Portal: Bannerlord (Primary)

Steam App ID: 261550 Window title: Mount & Blade II: Bannerlord Mod required: BannerlordTogether (multiplayer, ticket #549)

capture_state additions:

  • Screenshot shows campaign map or battle view
  • Steam stats include: battles won, settlements owned, troops recruited
  • Achievement data shows campaign progress

Key actions:

  • Campaign map: click settlements, right-click to move army
  • Battle: click units to select, right-click to command
  • Menus: press keys for inventory (I), character (C), party (P)
  • Save/load: hotkey("ctrl s"), hotkey("ctrl l")

Training data needed:

  • Screenshots of campaign map with annotations
  • Screenshots of battle view with unit positions
  • Decision examples: "I see my army near Vlandia.
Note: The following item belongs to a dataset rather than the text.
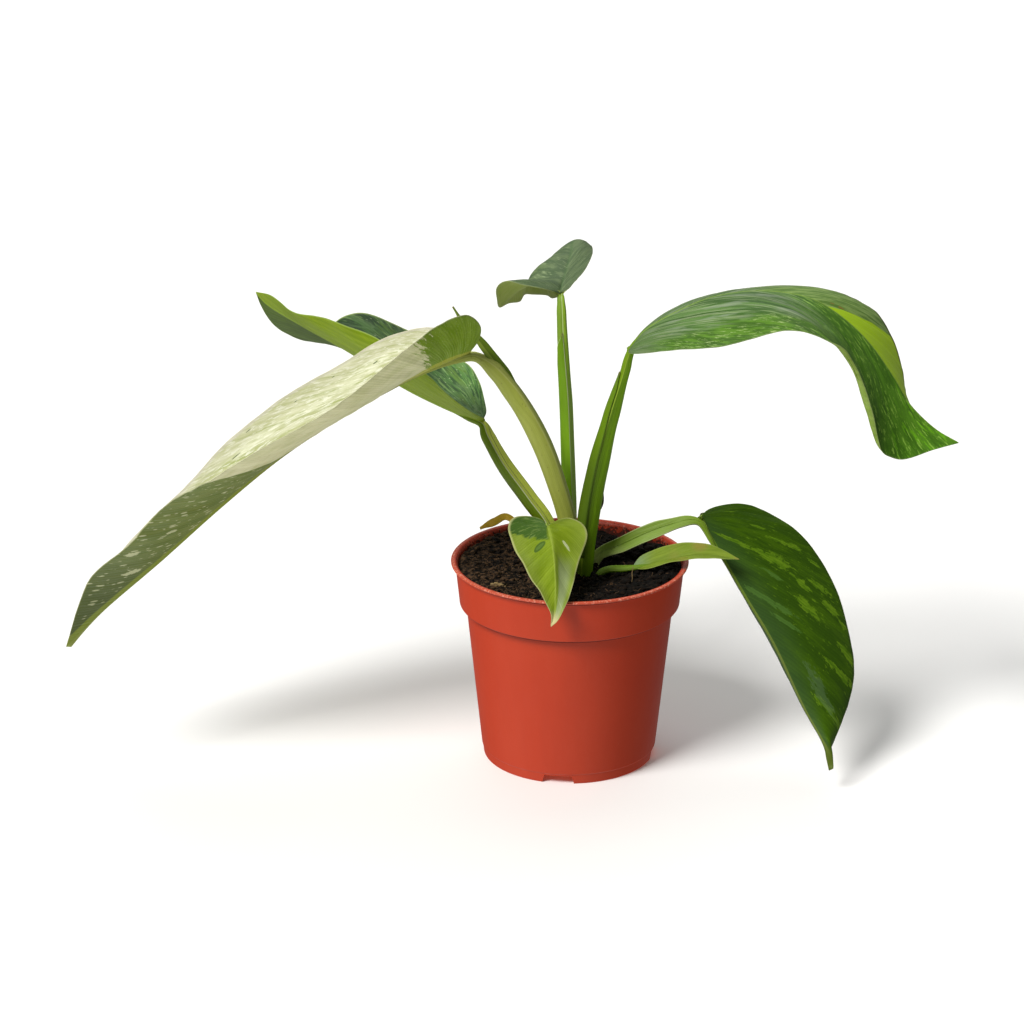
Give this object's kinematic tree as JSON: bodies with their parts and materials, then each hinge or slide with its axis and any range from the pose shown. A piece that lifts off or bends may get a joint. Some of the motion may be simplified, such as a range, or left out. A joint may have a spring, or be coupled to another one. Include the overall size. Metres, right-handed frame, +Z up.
{
  "type": "potted jose buono philodendron",
  "caption": "Young variegated philodendron with long arching leaves on sheathed stalks, growing in peat in a terracotta-coloured round nursery pot.",
  "frame": {"origin": "middle of the pot's flat underside, on the surface it stands on", "axes": "+Z up, +X to the right of the picture's view along the plant's widest spread, -Y towards the viewer"},
  "size_m": [0.3873, 0.1695, 0.2176],
  "materials": {
    "pot_plastic": "satin injection-moulded plastic",
    "peat": "rough moist peat with fibres",
    "stalk_olive": "smooth waxy",
    "stalk_green": "smooth waxy",
    "leaf_cream": "satin leaf",
    "leaf_green": "satin leaf",
    "leaf_light": "satin leaf",
    "withered_leaf": "dry and wrinkled",
    "dried_sheath": "dry and fibrous"
  },
  "bodies": {
    "root": {"pot": "pot_plastic", "soil": "peat", "petiole_a": "stalk_olive", "blade_a": "leaf_cream", "petiole_b": "stalk_green", "blade_b": "leaf_green", "petiole_c": "stalk_green", "blade_c": "leaf_green", "petiole_d": "stalk_green", "blade_d": "leaf_green", "petiole_e": "stalk_green", "blade_e": "leaf_green", "leaf_f": "leaf_light", "petiole_g": "stalk_green", "blade_g": "leaf_light", "withered_stub": "withered_leaf", "sheath_remnant": "dried_sheath"}
  },
  "joints": []
}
I should move toward the objective."

Portal: Morrowind (Secondary)

Steam App ID: 22320 (The Elder Scrolls III: Morrowind GOTY) Window title: OpenMW (if using OpenMW) or Morrowind Multiplayer: TES3MP (OpenMW fork with multiplayer)

capture_state additions:

  • Screenshot shows first-person exploration or dialogue
  • Stats include: playtime, achievements (limited on Steam for old games)
  • OpenMW may expose additional data through log files

Key actions:

  • Movement: WASD + mouse look
  • Interact: click / press space on objects and NPCs
  • Combat: click to attack, right-click to block
  • Inventory: press Tab
  • Journal: press J
  • Rest: press T

Training data needed:

  • Screenshots of Vvardenfell landscapes, towns, interiors
  • Dialogue trees with NPC responses
  • Navigation examples: "I see Balmora ahead. I should follow the road north."

What This Protocol Does NOT Do

  • No game memory extraction. We read what's on screen, not in RAM.
  • No mod APIs. We click and type, like a human at a keyboard.
  • No custom adapters per game. Same MCP tools for every game.
  • No network protocol. Local desktop control only.

The model learns to play by looking at screenshots and pressing keys. The same way a human learns. The protocol is just "look" and "act."

Mapping to the Three Pillars

Pillar How GamePortal serves it
Heartbeat capture_state feeds the perception step. execute_action IS the action step.
Harness The DPO model is trained on (screenshot, decision, action) trajectories from portal play.
Portal Interface This protocol IS the portal interface.